Reading that book and finding Wells Bring Hope started a ripple effect that I couldn’t believe: my friends and I raised enough money for five wells, giving more than 3,000 people access to clean, safe water. That was exactly what I was hoping for.
I was shocked to learn how much Nigerien girls, girls who are just like me, suffer. Women and girls are responsible for gathering water for their families, which means that they have to walk four to six miles a day and do the back-breaking work of pulling up water and carrying it back on their heads. They do this every single day of their lives.
This daily trek takes hours, and in addition to being exhausting and painful, it means that these girls miss out on something that I take for granted, an education.
In Niger, 50% of girls go to elementary school, ten percent go to middle school, and only two percent go to high school!
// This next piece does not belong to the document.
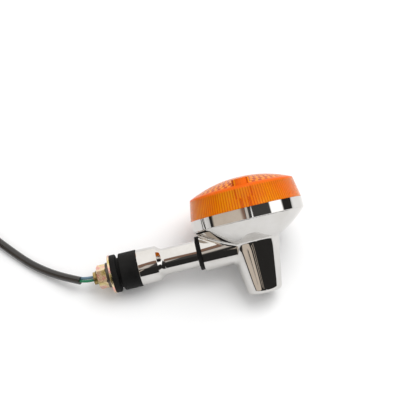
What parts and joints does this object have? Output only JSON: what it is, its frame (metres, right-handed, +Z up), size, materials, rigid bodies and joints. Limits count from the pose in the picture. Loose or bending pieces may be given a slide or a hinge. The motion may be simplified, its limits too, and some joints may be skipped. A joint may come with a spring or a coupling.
{
  "type": "turn signal indicator",
  "caption": "Round motorcycle turn signal with an amber lens, a chrome bullet housing and a rubber-mounted threaded stem, lying on its back edge with its lead.",
  "frame": {"origin": "centre of the lamp's footprint box, on the table it lies on, without its cable", "axes": "+X away from the mounting stud along the stem's plan direction, +Z up, the lens facing +Y and up"},
  "size_m": [0.2795, 0.1146, 0.0745],
  "materials": {
    "chrome": "mirror bright plating",
    "amber": "clear amber, ribbed inside",
    "black_rubber": "matte moulded",
    "zinc_yellow": "yellow iridescent zinc plating",
    "zinc_dark": "dark oiled spring steel",
    "zinc_bright": "bright zinc plating",
    "screw_steel": "bright zinc plating",
    "stud_brass": "yellow zinc plating, worn",
    "reflector_foil": "vacuum metallised",
    "bulb_glass": "clear",
    "bulb_brass": "plain",
    "tungsten": "drawn wire",
    "socket_steel": "plated sheet",
    "phenolic": "pressed board",
    "green_pvc": "smooth insulation",
    "blue_pvc": "smooth insulation",
    "black_pvc": "glossy sleeving",
    "clear_vinyl": "clear vinyl"
  },
  "bodies": {
    "mount": {"stem_tube": "chrome", "stem_gasket": "black_rubber", "stem_washer": "zinc_bright", "stem_nut": "zinc_bright", "mount_stud": "stud_brass", "spacer_sleeve": "zinc_bright", "inner_rubber": "black_rubber", "outer_rubber": "black_rubber", "mount_washer": "zinc_yellow", "stem_green_wire": "green_pvc", "stem_blue_wire": "blue_pvc", "green_wire": "green_pvc", "blue_wire": "blue_pvc", "cable_sheath": "black_pvc", "cable_coil": "black_pvc", "coil_tie": "black_pvc", "green_tail": "green_pvc", "blue_tail": "blue_pvc", "green_bullet": "bulb_brass", "green_sleeve": "clear_vinyl", "blue_bullet": "bulb_brass", "blue_sleeve": "clear_vinyl"},
    "head": {"housing": "chrome", "lens_gasket": "black_rubber", "reflector": "reflector_foil", "socket_shell": "socket_steel", "socket_insulator": "phenolic", "socket_green_wire": "green_pvc", "socket_blue_wire": "blue_pvc"},
    "lens_cover": {"lens": "amber", "lens_screw_seals": "black_rubber"},
    "front_screw": {"lens_screw_front": "screw_steel"},
    "back_screw": {"lens_screw_back": "screw_steel"},
    "bulb": {"bulb_base": "bulb_brass", "bulb_contact": "tungsten", "bulb_glass": "bulb_glass", "bulb_filament": "tungsten"},
    "plunger": {"contact_plunger": "bulb_brass", "contact_spring": "zinc_bright"},
    "clamp_washer": {"lock_washer": "zinc_dark"},
    "clamp_nut": {"mount_nut": "zinc_yellow"}
  },
  "joints": [
    {"name": "head_swivel", "type": "hinge", "parent": "mount", "child": "head", "pos_m": [0.00103, -0.00638, 0.02157], "axis": [-0.9903, 0, -0.1387], "range_deg": [-25, 25]},
    {"name": "lens_lift", "type": "slide", "parent": "head", "child": "lens_cover", "axis": [-0.0684, 0.87, 0.4883], "range_m": [0, 0.03]},
    {"name": "front_screw_turn", "type": "hinge", "parent": "lens_cover", "child": "front_screw", "pos_m": [0.03065, 0.00564, 0.06533], "axis": [-0.0684, 0.87, 0.4883], "continuous": true},
    {"name": "back_screw_turn", "type": "hinge", "parent": "lens_cover", "child": "back_screw", "pos_m": [0.03746, 0.03345, 0.01673], "axis": [-0.0684, 0.87, 0.4883], "continuous": true},
    {"name": "bulb_push", "type": "slide", "parent": "head", "child": "bulb", "axis": [0.0684, -0.87, -0.4883], "range_m": [0, 0.002], "stiffness_N_per_m": 1500, "springref_m": -0.002},
    {"name": "plunger_travel", "type": "slide", "parent": "head", "child": "plunger", "axis": [0.0684, -0.87, -0.4883], "range_m": [0, 0.002]},
    {"name": "nut_back_off", "type": "slide", "parent": "mount", "child": "clamp_washer", "axis": [-0.9903, 0, -0.1387], "range_m": [0, 0.0025]},
    {"name": "nut_turn", "type": "hinge", "parent": "clamp_washer", "child": "clamp_nut", "pos_m": [-0.06354, -0.00638, 0.01253], "axis": [-0.9903, 0, -0.1387], "range_deg": [0, 720]}
  ],
  "couplings": [
    {"joint": "plunger_travel", "follows": "bulb_push", "ratio": 1},
    {"joint": "nut_turn", "follows": "nut_back_off", "rad_per_m": 5026.5}
  ]
}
Without an education, these girls marry at a very early age, as young as 12, and 75% of them are married by the time they turn eighteen!
This is a photo of (from left to right) my dad Ken, me, Gil Garcetti, Wells Bring Hope founder Barbara Goldberg, and my brother Ross at a fundraiser last year.
These statistics made me think about how different my life would be if I had been born there instead of here. That made me more determined than ever to do everything I can to help improve the quality of life for girls in Niger.
The children of my generation do not appreciate being the last to know things. We are great believers in fighting for the greater good, but we have to know what to fight for! My main goal is to spread awareness–to make sure that people know how easy it is to save lives with safe water, to make sure they know that it is as simple as drilling a well. I hope that other people, especially girls like me, will be motivated to do what I did and raise money to help people who so desperately need it.